Ce n'est pas simple car Deezer représente encore aujourd'hui une grande réussite pour une société française à l'international avec un business model disruptif. Je pense que, faute d'avoir réussi à lever suffisamment d'argent, et assez vite, il se retrouve coiffé aux poteaux par des géants concurrents. Ce qui est terrible, c'est qu'avec Spotify, ils ont éduqué le marché du streaming musical. L'autre question derrière ce sujet est de savoir si cette industrie du streaming est vraiment un marché à part entière. Pour moi, elle est prise entre le marteau et l'enclume : les ayants-droit demandent de significatives (mais justes) rémunérations, pendant que les utilisateurs, qui ont certes compris qu'il fallait payer pour en profiter, ne sont pas prêts à payer très cher pour ces services. Si la demande n'est pas prête à s'aligner sur le prix de l'offre, ce métier ne sera jamais rentable seul et il devra s'associer à d'autres activités (package de services culturels...).
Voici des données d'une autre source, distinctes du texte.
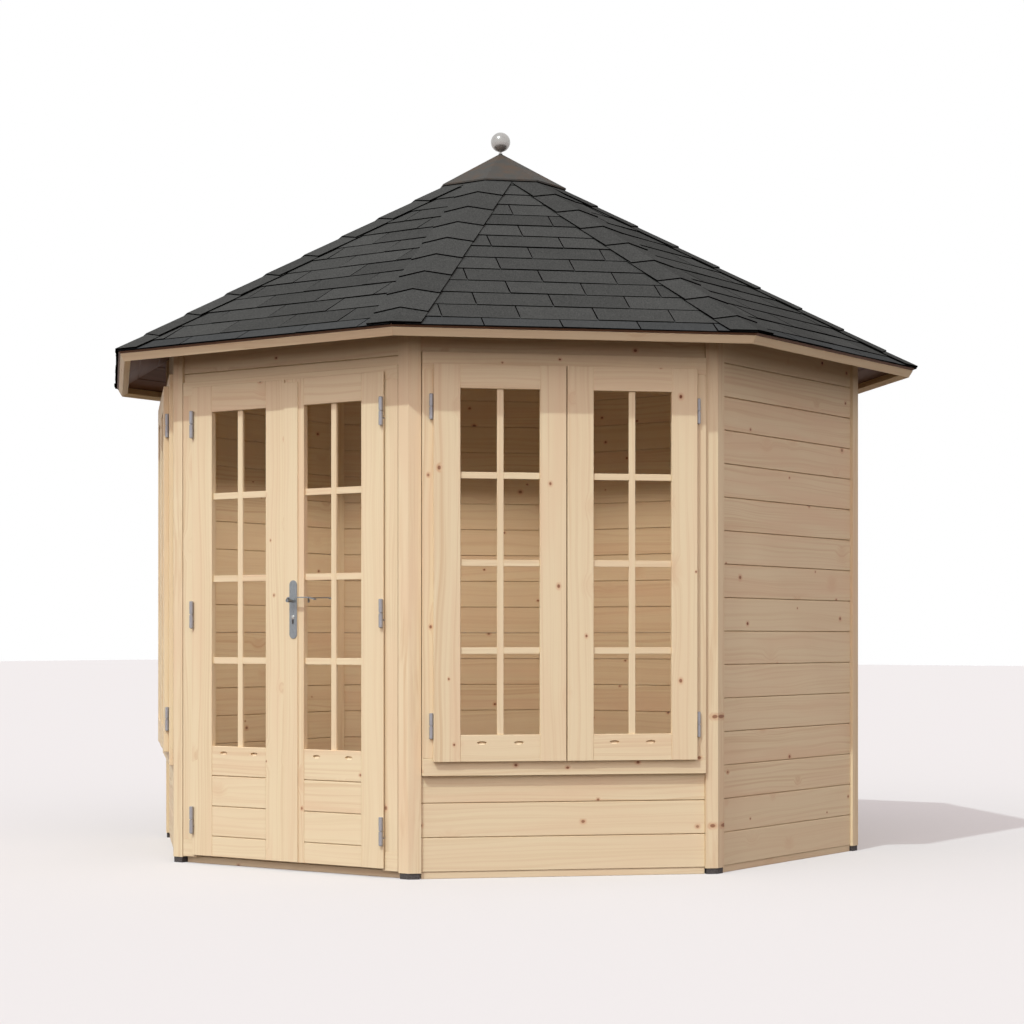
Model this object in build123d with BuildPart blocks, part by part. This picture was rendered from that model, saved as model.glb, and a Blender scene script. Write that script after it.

Pour finir, quelques mots sur ce transfert remarqué de Bryan Garnier vers Rothschild. Êtes-vous heureuse ?
Je revendique complètement mon expérience chez Bryan Garnier. J’ai construit ma carrière sur un principe de fidélité. J'ai commencé par dix ans chez Close Brothers. J'y ai bouclé un premier cycle. Puis, en huit ans chez Bryan Garnier, je crois avoir complété un second bon cycle où j'ai pu structurer l'activité et l’équipe M&A. Je ne serais pas partie pour une autre banque que Rothschild. Je souhaitais franchir un palier supérieur et peu d'autres projets pouvaient me satisfaire à Paris.